• [Work required] Can you restate the records below word for word?

• [Input]
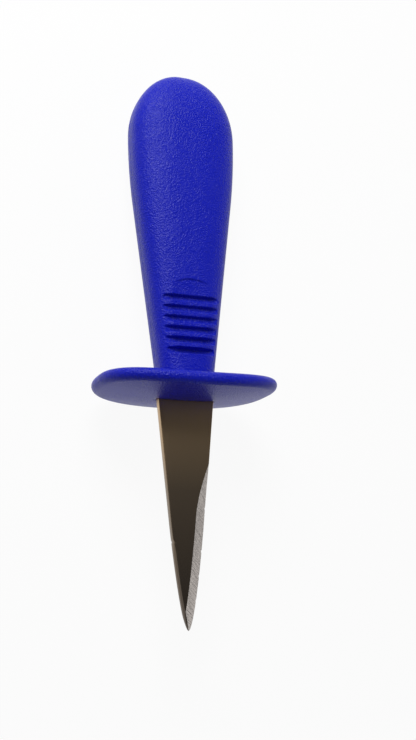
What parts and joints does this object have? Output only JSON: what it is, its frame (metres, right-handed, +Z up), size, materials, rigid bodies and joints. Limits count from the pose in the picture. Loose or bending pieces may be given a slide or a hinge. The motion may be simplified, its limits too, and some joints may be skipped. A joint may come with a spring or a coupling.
{
  "type": "oyster knife",
  "caption": "Short oyster knife: tapered ground blade with a bevelled edge, oval hand guard moulded in one with a rounded blue handle that has a ribbed thumb rest.",
  "frame": {"origin": "on the surface that the knife lies on, under the middle of its length and width", "axes": "+X along the knife towards the tip, level with the surface; +Y across it, towards the bevelled edge; +Z up, on the thumb rest's side. The knife lies as it rests, on the guard's rim and the butt, so its own axis points 6.7 degrees up towards the tip"},
  "size_m": [0.159, 0.0512, 0.0354],
  "materials": {
    "steel": "satin, with a ground bevel",
    "blue_plastic": "fine moulded grain"
  },
  "bodies": {
    "root": {"blade": "steel", "handle": "blue_plastic"}
  },
  "joints": []
}
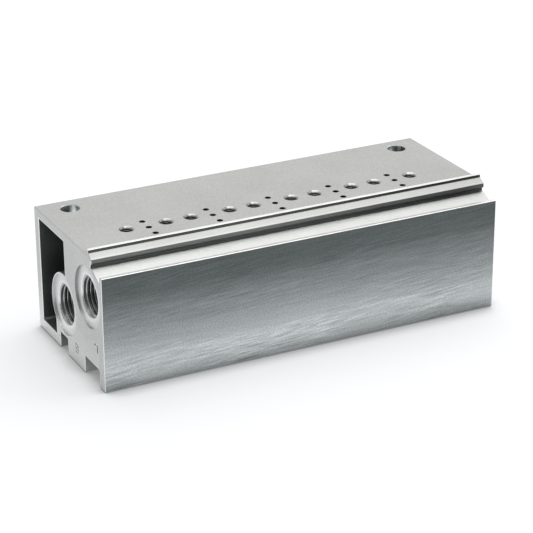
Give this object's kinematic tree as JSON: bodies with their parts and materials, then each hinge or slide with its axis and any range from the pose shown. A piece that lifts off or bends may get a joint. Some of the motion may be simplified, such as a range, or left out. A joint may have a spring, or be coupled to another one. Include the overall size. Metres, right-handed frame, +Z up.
{
  "type": "valve manifold",
  "caption": "One-piece extruded aluminium manifold rail with threaded end ports, a milled valve face with tapped stations, a hollow rear chamber and channelled feet.",
  "frame": {"origin": "middle of the rail's length and width, on the plane its feet stand on", "axes": "+X along the rail away from the numbered end, +Y towards the back wall with the hollow chamber, +Z up out of the valve face"},
  "size_m": [0.101, 0.04, 0.0317],
  "materials": {
    "aluminium": "extruded walls with die lines, milled valve face and end faces"
  },
  "bodies": {
    "root": {"manifold_rail": "aluminium"}
  },
  "joints": []
}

• [Solved problem]
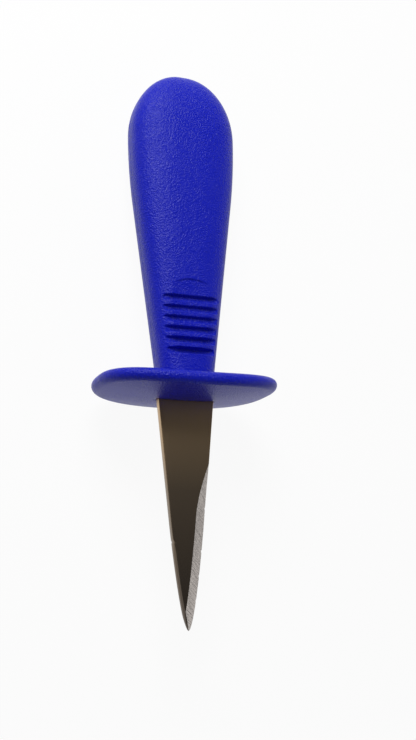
What parts and joints does this object have? Output only JSON: what it is, its frame (metres, right-handed, +Z up), size, materials, rigid bodies and joints. Limits count from the pose in the picture. Loose or bending pieces may be given a slide or a hinge. The motion may be simplified, its limits too, and some joints may be skipped. A joint may come with a spring or a coupling.
{
  "type": "oyster knife",
  "caption": "Short oyster knife: tapered ground blade with a bevelled edge, oval hand guard moulded in one with a rounded blue handle that has a ribbed thumb rest.",
  "frame": {"origin": "on the surface that the knife lies on, under the middle of its length and width", "axes": "+X along the knife towards the tip, level with the surface; +Y across it, towards the bevelled edge; +Z up, on the thumb rest's side. The knife lies as it rests, on the guard's rim and the butt, so its own axis points 6.7 degrees up towards the tip"},
  "size_m": [0.159, 0.0512, 0.0354],
  "materials": {
    "steel": "satin, with a ground bevel",
    "blue_plastic": "fine moulded grain"
  },
  "bodies": {
    "root": {"blade": "steel", "handle": "blue_plastic"}
  },
  "joints": []
}
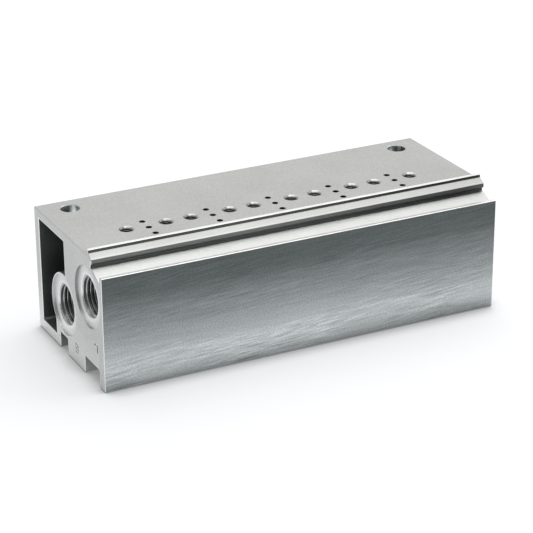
Give this object's kinematic tree as JSON: bodies with their parts and materials, then each hinge or slide with its axis and any range from the pose shown. A piece that lifts off or bends may get a joint. Some of the motion may be simplified, such as a range, or left out. A joint may have a spring, or be coupled to another one. Include the overall size. Metres, right-handed frame, +Z up.
{
  "type": "valve manifold",
  "caption": "One-piece extruded aluminium manifold rail with threaded end ports, a milled valve face with tapped stations, a hollow rear chamber and channelled feet.",
  "frame": {"origin": "middle of the rail's length and width, on the plane its feet stand on", "axes": "+X along the rail away from the numbered end, +Y towards the back wall with the hollow chamber, +Z up out of the valve face"},
  "size_m": [0.101, 0.04, 0.0317],
  "materials": {
    "aluminium": "extruded walls with die lines, milled valve face and end faces"
  },
  "bodies": {
    "root": {"manifold_rail": "aluminium"}
  },
  "joints": []
}